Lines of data
* start *

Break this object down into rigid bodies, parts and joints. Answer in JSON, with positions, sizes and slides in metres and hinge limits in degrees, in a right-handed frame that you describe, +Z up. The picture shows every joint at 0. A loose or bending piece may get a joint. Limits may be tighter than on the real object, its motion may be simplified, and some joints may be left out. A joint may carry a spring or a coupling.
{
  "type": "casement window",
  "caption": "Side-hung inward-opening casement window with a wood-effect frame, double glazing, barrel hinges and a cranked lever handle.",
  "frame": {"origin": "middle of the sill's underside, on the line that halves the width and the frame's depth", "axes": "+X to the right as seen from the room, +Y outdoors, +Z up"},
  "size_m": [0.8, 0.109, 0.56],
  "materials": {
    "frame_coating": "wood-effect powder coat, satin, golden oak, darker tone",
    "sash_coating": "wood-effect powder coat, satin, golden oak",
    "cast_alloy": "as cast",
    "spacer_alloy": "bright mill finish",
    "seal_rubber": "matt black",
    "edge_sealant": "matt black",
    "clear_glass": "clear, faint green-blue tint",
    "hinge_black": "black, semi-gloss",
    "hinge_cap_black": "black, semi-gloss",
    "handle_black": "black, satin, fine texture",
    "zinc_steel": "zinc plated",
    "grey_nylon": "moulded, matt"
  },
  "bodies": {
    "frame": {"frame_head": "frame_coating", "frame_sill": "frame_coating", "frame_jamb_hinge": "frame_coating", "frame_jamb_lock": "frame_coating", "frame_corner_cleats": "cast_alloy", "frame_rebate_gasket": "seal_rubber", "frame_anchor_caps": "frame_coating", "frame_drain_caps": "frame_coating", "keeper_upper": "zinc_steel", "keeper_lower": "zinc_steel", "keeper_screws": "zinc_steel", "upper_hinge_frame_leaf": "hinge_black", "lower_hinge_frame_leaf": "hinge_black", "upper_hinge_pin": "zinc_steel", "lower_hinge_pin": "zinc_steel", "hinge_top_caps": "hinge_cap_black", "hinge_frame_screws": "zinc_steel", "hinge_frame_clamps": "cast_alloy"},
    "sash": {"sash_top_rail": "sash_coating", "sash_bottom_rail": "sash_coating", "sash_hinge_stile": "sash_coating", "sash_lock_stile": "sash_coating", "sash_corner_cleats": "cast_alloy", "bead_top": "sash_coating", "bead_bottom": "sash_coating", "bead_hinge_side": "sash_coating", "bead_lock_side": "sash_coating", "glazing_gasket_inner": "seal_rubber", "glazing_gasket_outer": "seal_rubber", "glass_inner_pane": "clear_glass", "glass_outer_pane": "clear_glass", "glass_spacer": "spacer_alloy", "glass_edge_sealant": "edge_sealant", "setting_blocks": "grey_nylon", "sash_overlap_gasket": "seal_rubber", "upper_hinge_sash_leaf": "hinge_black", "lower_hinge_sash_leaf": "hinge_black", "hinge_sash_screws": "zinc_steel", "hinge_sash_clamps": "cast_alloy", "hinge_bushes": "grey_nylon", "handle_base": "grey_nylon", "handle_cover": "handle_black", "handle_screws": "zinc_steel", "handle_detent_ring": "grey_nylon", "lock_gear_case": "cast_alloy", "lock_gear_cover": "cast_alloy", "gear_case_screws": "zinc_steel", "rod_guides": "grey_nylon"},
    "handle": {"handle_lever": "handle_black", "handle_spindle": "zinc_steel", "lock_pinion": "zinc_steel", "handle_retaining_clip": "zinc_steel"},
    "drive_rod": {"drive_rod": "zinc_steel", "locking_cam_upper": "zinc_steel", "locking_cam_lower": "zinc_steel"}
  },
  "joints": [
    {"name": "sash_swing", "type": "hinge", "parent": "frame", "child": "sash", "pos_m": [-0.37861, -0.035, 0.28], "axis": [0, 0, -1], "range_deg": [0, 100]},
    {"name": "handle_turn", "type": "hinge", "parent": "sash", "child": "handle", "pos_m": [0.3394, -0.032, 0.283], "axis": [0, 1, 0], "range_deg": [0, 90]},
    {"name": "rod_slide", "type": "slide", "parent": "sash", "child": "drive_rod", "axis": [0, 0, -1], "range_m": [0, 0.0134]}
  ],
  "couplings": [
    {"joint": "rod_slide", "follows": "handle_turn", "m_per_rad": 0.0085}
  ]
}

* end *
* start *

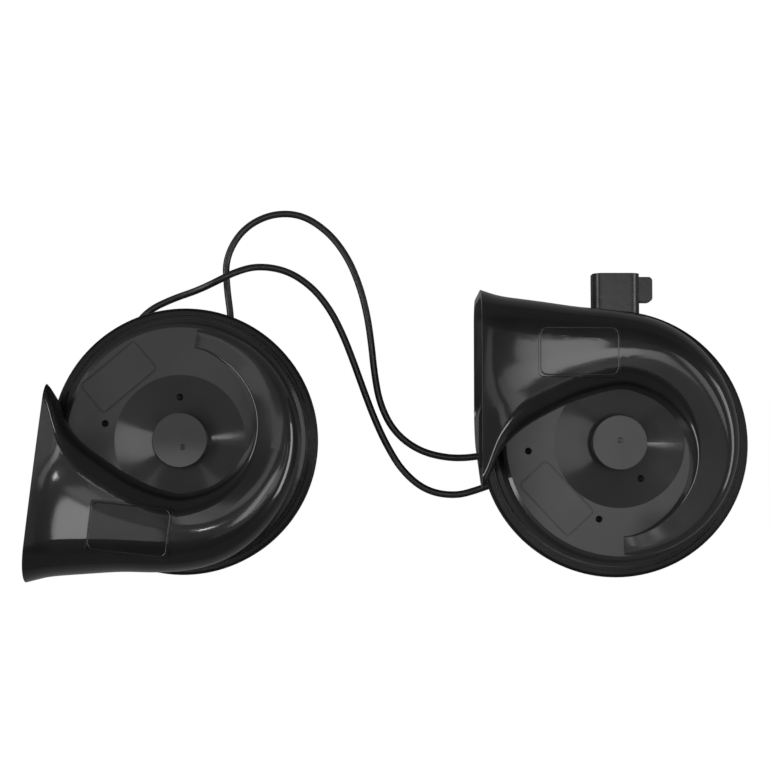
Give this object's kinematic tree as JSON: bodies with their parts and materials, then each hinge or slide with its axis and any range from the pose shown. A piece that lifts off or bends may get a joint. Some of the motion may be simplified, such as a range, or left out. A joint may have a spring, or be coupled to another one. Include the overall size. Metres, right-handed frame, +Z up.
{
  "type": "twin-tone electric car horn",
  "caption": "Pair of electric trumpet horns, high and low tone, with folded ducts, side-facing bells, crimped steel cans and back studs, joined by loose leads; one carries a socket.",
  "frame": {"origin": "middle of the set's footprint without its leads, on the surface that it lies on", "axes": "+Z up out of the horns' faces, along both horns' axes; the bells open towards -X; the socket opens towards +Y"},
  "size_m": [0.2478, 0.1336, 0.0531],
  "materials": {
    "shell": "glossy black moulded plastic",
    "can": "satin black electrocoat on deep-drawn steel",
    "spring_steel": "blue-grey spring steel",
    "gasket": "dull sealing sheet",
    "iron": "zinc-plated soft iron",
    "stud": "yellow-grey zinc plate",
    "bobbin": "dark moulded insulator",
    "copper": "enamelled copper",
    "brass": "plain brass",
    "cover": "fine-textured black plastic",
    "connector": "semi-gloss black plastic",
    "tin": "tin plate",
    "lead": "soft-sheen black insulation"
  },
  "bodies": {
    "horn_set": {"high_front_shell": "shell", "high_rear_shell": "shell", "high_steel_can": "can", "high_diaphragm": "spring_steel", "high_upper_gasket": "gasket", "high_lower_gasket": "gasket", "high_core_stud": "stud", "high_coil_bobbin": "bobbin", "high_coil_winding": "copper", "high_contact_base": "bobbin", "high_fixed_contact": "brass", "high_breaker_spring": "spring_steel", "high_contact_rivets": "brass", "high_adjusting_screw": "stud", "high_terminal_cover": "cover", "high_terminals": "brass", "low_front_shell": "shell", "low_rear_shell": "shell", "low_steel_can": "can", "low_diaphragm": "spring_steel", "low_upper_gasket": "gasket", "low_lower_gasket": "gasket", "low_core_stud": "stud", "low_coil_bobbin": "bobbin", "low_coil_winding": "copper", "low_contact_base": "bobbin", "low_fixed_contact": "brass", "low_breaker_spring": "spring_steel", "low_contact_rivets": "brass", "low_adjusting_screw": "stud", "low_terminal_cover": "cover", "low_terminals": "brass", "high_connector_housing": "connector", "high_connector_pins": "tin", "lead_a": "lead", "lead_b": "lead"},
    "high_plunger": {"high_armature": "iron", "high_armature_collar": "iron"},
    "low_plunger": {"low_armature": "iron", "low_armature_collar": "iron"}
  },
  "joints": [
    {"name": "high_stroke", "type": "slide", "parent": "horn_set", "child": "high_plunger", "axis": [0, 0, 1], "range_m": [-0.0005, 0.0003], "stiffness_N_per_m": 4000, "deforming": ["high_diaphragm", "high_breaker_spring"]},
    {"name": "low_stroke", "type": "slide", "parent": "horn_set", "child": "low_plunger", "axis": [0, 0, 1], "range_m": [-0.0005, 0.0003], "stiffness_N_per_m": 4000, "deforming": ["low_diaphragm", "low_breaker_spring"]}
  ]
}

* end *

_What you will do:_ Report only how many lines in the records contain the word "from".

_Worked answer:_ 2